Return all lines in the material below that contain "from".
### Supplied information ###
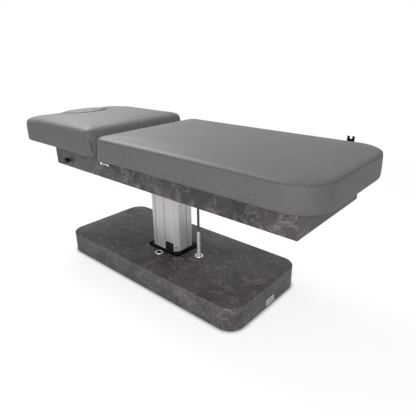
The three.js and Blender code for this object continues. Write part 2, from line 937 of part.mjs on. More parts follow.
// Four laminated panels, mitred at the corners, make the frame's rim.
function framePanels() {
  const halfWidth = frameWidth / 2;
  const corner = {
    headNear: [[frameHeadX, -halfWidth], [frameHeadX + panelThickness, -panelInnerY]],
    headFar: [[frameHeadX, halfWidth], [frameHeadX + panelThickness, panelInnerY]],
    footNear: [[frameFootX, -halfWidth], [frameFootX - panelThickness, -panelInnerY]],
    footFar: [[frameFootX, halfWidth], [frameFootX - panelThickness, panelInnerY]],
  };
  const panel = (from, to) => {
    const points = [from[0], to[0], to[1], from[1]].map(([x, y]) => new THREE.Vector2(x, y));
    return raised(new THREE.Shape(points), frameBottom, frameTop);
  };
  const near = panel(corner.headNear, corner.footNear);
  const panelDepth = panelThickness + 2 * cutOverrun;
  const lowY = -halfWidth - cutOverrun;
  const studHole = crosswiseCylinder(knobStudRadius + fitGap, panelDepth, knobX, lowY, knobZ);
  const leverHole = crosswiseCylinder(
    leverSpindleRadius + fitGap,
    panelDepth,
    leverX,
    lowY,
    leverZ,
  );
  place(liftFrame, 'frame_panel_near', cut(near, studHole, leverHole), laminate);
  place(liftFrame, 'frame_panel_far', panel(corner.footFar, corner.headFar), laminate);
  place(liftFrame, 'frame_panel_foot', panel(corner.footNear, corner.footFar), laminate);
  place(liftFrame, 'frame_panel_head', panel(corner.headFar, corner.headNear), laminate);
}

// A steel box section with its ends open
function boxSection(low, high, axis, wall = railWall) {
  const holeLow = low.map((value, way) => (way === axis ? value - cutOverrun : value + wall));
  const holeHigh = high.map((value, way) => (way === axis ? value + cutOverrun : value - wall));
  return cut(block(low, high), block(holeLow, holeHigh));
}

// Two long rails inside the side panels, drilled for the pivot shaft and for the controls
function chassisRails() {
  const headX = frameHeadX + panelThickness + fitGap;
  const footX = frameFootX - panelThickness - fitGap;
  const railBottom = frameTop - railHeight;
  const seat = pivotSeat + cutOverrun;
  for (const [name, side] of [['near', -1], ['far', 1]]) {
    const ends = [side * railInnerY, side * railOuterY].sort((a, b) => a - b);
    const rail = boxSection([headX, ends[0], railBottom], [footX, ends[1], frameTop], 0);
    const seatY = side < 0 ? -railInnerY - pivotSeat : railInnerY - cutOverrun;
    const shaftHole = crosswiseCylinder(pivotRadius + fitGap, seat, pivotX, seatY, pivotZ);
    const holes = side < 0 ? [shaftHole, ...controlHoles()] : [shaftHole];
    place(liftFrame, `chassis_rail_${name}`, cut(rail, ...holes), greySteel);
  }
}

function controlHoles() {
  const length = railWidth + cutOverrun;
  const lowY = -railOuterY - cutOverrun;
  return [
    crosswiseCylinder(knobStudRadius + fitGap, length + cutOverrun, knobX, lowY, knobZ),
    crosswiseCylinder(leverSpindleRadius + fitGap, length + cutOverrun, leverX, lowY, leverZ),
  ];
}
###
**Task solution:**
The three.js and Blender code for this object continues. Write part 2, from line 937 of part.mjs on. More parts follow.
  const panel = (from, to) => {
    const points = [from[0], to[0], to[1], from[1]].map(([x, y]) => new THREE.Vector2(x, y));